Johannesburg — PAUL Wolfowitz's astonishing appointment as head of the World Bank could turn out to be a disaster. This might happen if he were to export US "big-government conservatism" by lavishing taxpayers' money on lots of new and dubious aid programmes. But I hope he will move in the opposite direction - towards markets, limited government and economic freedom. That calls for slimmed-down international institutions with a small range of realistic goals.
This is a banner year for global initiatives on trade, aid and development, especially with Africa in mind. The boldest is the United Nations (UN) report on the millennium development goals, co-ordinated by Jeffrey Sachs. But not far behind are British Prime Minister Tony Blair's agenda for the Group of Eight and the Africa Commission report.
These initiatives relate to the bank's core activities. Wolfowitz will soon have to weigh into the debate. His contribution should be to bring sense to it, pointing out its strengths, but also where it is in danger of going off the rails.

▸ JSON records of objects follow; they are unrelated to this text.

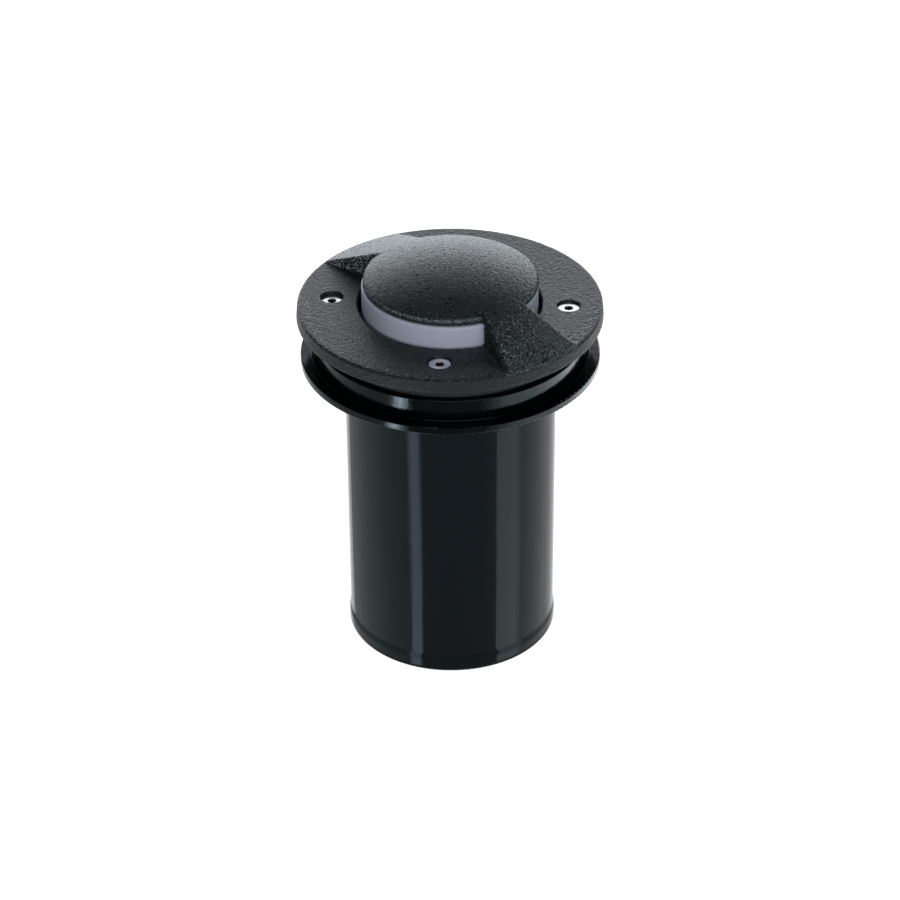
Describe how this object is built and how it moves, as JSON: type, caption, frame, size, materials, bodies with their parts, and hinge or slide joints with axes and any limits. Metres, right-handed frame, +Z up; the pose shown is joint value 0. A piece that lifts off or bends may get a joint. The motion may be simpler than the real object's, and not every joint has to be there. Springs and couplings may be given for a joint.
{
  "type": "in-ground well light",
  "caption": "In-ground well light: hooded round cast cover with side windows over a frosted lens, on a sealed fixture that drops into a buried tube sleeve.",
  "frame": {"origin": "centre of the sleeve's foot, at its lowest level", "axes": "+Z up along the light's axis; the windows look towards -X with -Y and towards +X with +Y; the wings stand between them"},
  "size_m": [0.128, 0.128, 0.1772],
  "materials": {
    "sleeve_tube": "glossy black moulded plastic",
    "sleeve_flange": "glossy black moulded plastic",
    "seat_ring": "matt black rubber",
    "can": "glossy black moulded plastic",
    "collar": "glossy black moulded plastic",
    "thread_inserts": "bare brass",
    "lens_seal": "brick-red silicone",
    "lens": "frosted glass",
    "cover_gasket": "matt black rubber",
    "cover": "black sand-textured powder coat on cast metal",
    "cover_screws": "stainless steel",
    "lamp_bracket": "zinc-plated sheet steel",
    "bracket_screws": "zinc-plated steel",
    "gimbal_ring": "die-cast aluminium",
    "pivot_screws": "stainless steel",
    "pivot_washers": "white nylon",
    "lamp_clip": "spring steel wire",
    "lamp_reflector": "pressed glass with a bright coating",
    "lamp_front_glass": "clear glass",
    "lamp_capsule": "clear quartz glass",
    "lamp_pins": "nickel-plated pins",
    "lamp_holder": "off-white ceramic",
    "lamp_leads": "pale silicone insulation",
    "terminal_block": "white nylon",
    "terminal_screws": "bare brass",
    "gland_body": "black nylon",
    "gland_washer": "matt black rubber",
    "gland_locknut": "black nylon",
    "gland_seal": "matt black rubber",
    "gland_cap": "black nylon"
  },
  "bodies": {
    "sleeve": {"sleeve_tube": "sleeve_tube", "sleeve_flange": "sleeve_flange"},
    "ring": {"seat_ring": "seat_ring"},
    "fixture": {"can": "can", "collar": "collar", "thread_inserts": "thread_inserts", "lens_seal": "lens_seal", "lens": "lens", "cover_gasket": "cover_gasket", "cover": "cover", "cover_screws": "cover_screws", "lamp_bracket": "lamp_bracket", "bracket_screws": "bracket_screws", "pivot_washers": "pivot_washers", "lamp_leads": "lamp_leads", "terminal_block": "terminal_block", "terminal_screws": "terminal_screws", "gland_body": "gland_body", "gland_washer": "gland_washer", "gland_locknut": "gland_locknut", "gland_seal": "gland_seal", "gland_cap": "gland_cap"},
    "lamp": {"gimbal_ring": "gimbal_ring", "pivot_screws": "pivot_screws", "lamp_clip": "lamp_clip", "lamp_reflector": "lamp_reflector", "lamp_front_glass": "lamp_front_glass", "lamp_capsule": "lamp_capsule", "lamp_pins": "lamp_pins", "lamp_holder": "lamp_holder"}
  },
  "joints": [
    {"name": "fixture_lift", "type": "slide", "parent": "sleeve", "child": "ring", "axis": [0, 0, 1], "range_m": [0, 0.125]},
    {"name": "fixture_turn", "type": "hinge", "parent": "ring", "child": "fixture", "pos_m": [0, 0, 0.1354], "axis": [0, 0, 1], "continuous": true},
    {"name": "lamp_tilt", "type": "hinge", "parent": "fixture", "child": "lamp", "pos_m": [0, 0, 0.12], "axis": [1, 0, 0], "range_deg": [-20, 20], "deforming": ["lamp_leads"]}
  ]
}
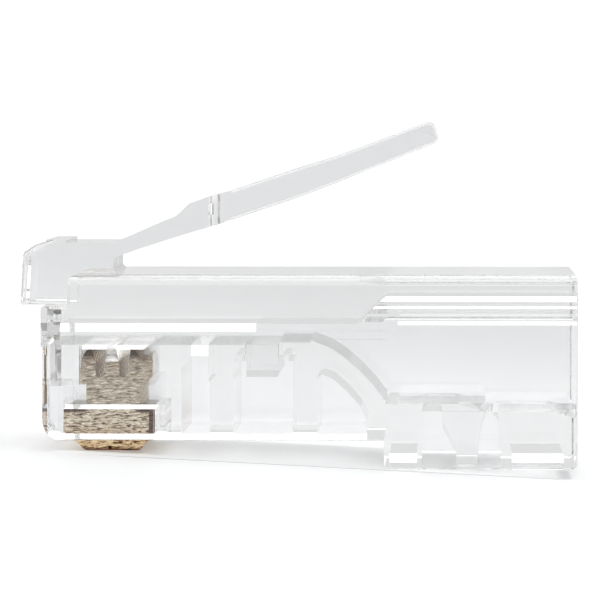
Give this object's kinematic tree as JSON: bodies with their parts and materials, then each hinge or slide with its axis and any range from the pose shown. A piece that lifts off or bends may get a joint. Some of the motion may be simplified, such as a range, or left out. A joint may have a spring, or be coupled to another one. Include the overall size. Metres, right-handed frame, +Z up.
{
  "type": "rj45 modular plug",
  "caption": "Clear modular plug with a flexible latch, raised blade contacts and an open cable entry, ready to crimp onto round network cable.",
  "frame": {"origin": "under the middle of the bounding box, on the underside of the rear block", "axes": "+X towards the cable entry, with the mating nose at -X; +Y across the width; +Z up, the side that the latch is on"},
  "size_m": [0.0224, 0.0116, 0.0138],
  "materials": {
    "clear_housing": "clear moulded polycarbonate, polished",
    "clear_latch": "clear moulded polycarbonate, lightly drawn faces",
    "clear_clamps": "clear moulded polycarbonate",
    "contacts": "stamped phosphor bronze, gold over nickel, fine stamping lines"
  },
  "bodies": {
    "housing": {"housing": "clear_housing"},
    "latch": {"latch": "clear_latch"},
    "conductor_clamp": {"conductor_clamp": "clear_clamps"},
    "jacket_clamp": {"jacket_clamp": "clear_clamps"},
    "contact_1": {"contact_1": "contacts"},
    "contact_2": {"contact_2": "contacts"},
    "contact_3": {"contact_3": "contacts"},
    "contact_4": {"contact_4": "contacts"},
    "contact_5": {"contact_5": "contacts"},
    "contact_6": {"contact_6": "contacts"},
    "contact_7": {"contact_7": "contacts"},
    "contact_8": {"contact_8": "contacts"}
  },
  "joints": [
    {"name": "latch_flex", "type": "hinge", "parent": "housing", "child": "latch", "pos_m": [-0.00745, 0, 0.00865], "axis": [0, 1, 0], "range_deg": [0, 17], "stiffness_Nm_per_rad": 0.05},
    {"name": "conductor_clamp_drive", "type": "slide", "parent": "housing", "child": "conductor_clamp", "axis": [0, 0, 1], "range_m": [0, 0.00045]},
    {"name": "jacket_clamp_swing", "type": "hinge", "parent": "housing", "child": "jacket_clamp", "pos_m": [0.00524, 0, 0.00241], "axis": [0, -1, 0], "range_deg": [0, 25]},
    {"name": "contact_drive_1", "type": "slide", "parent": "housing", "child": "contact_1", "axis": [0, 0, 1], "range_m": [0, 0.00094]},
    {"name": "contact_drive_2", "type": "slide", "parent": "housing", "child": "contact_2", "axis": [0, 0, 1], "range_m": [0, 0.00094]},
    {"name": "contact_drive_3", "type": "slide", "parent": "housing", "child": "contact_3", "axis": [0, 0, 1], "range_m": [0, 0.00094]},
    {"name": "contact_drive_4", "type": "slide", "parent": "housing", "child": "contact_4", "axis": [0, 0, 1], "range_m": [0, 0.00094]},
    {"name": "contact_drive_5", "type": "slide", "parent": "housing", "child": "contact_5", "axis": [0, 0, 1], "range_m": [0, 0.00094]},
    {"name": "contact_drive_6", "type": "slide", "parent": "housing", "child": "contact_6", "axis": [0, 0, 1], "range_m": [0, 0.00094]},
    {"name": "contact_drive_7", "type": "slide", "parent": "housing", "child": "contact_7", "axis": [0, 0, 1], "range_m": [0, 0.00094]},
    {"name": "contact_drive_8", "type": "slide", "parent": "housing", "child": "contact_8", "axis": [0, 0, 1], "range_m": [0, 0.00094]}
  ],
  "couplings": [
    {"joint": "contact_drive_2", "follows": "contact_drive_1", "ratio": 1},
    {"joint": "contact_drive_3", "follows": "contact_drive_1", "ratio": 1},
    {"joint": "contact_drive_4", "follows": "contact_drive_1", "ratio": 1},
    {"joint": "contact_drive_5", "follows": "contact_drive_1", "ratio": 1},
    {"joint": "contact_drive_6", "follows": "contact_drive_1", "ratio": 1},
    {"joint": "contact_drive_7", "follows": "contact_drive_1", "ratio": 1},
    {"joint": "contact_drive_8", "follows": "contact_drive_1", "ratio": 1}
  ]
}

To start with the credits: there are welcome proposals on trade (developed-country liberalisation of agricultural markets), debt relief (provided it is conditional on governments spending the extra resources appropriately), and on aid (to make it transparent, predictable, and conditional on good governance).
Now for the debits. The central idea in all the new initiatives is that aid needs to be increased massively. This new conventional wisdom needs to be countered - swiftly and decisively.
Aid has been an almost unmitigated disaster. Its politics and psychology are utterly corrupting. It has weaned large, arbitrary and corrupt governments while crowding out markets and individual economic freedom. So a large and sudden increase in aid now is a bad idea. It will simply overwhelm the supply capacities of weak and dysfunctional governments.
This is not an argument for getting rid of aid altogether. Rather it would be better to take the existing volume of aid and thoroughly restructure it so that it works better to meet a smaller set of limited, realistic goals.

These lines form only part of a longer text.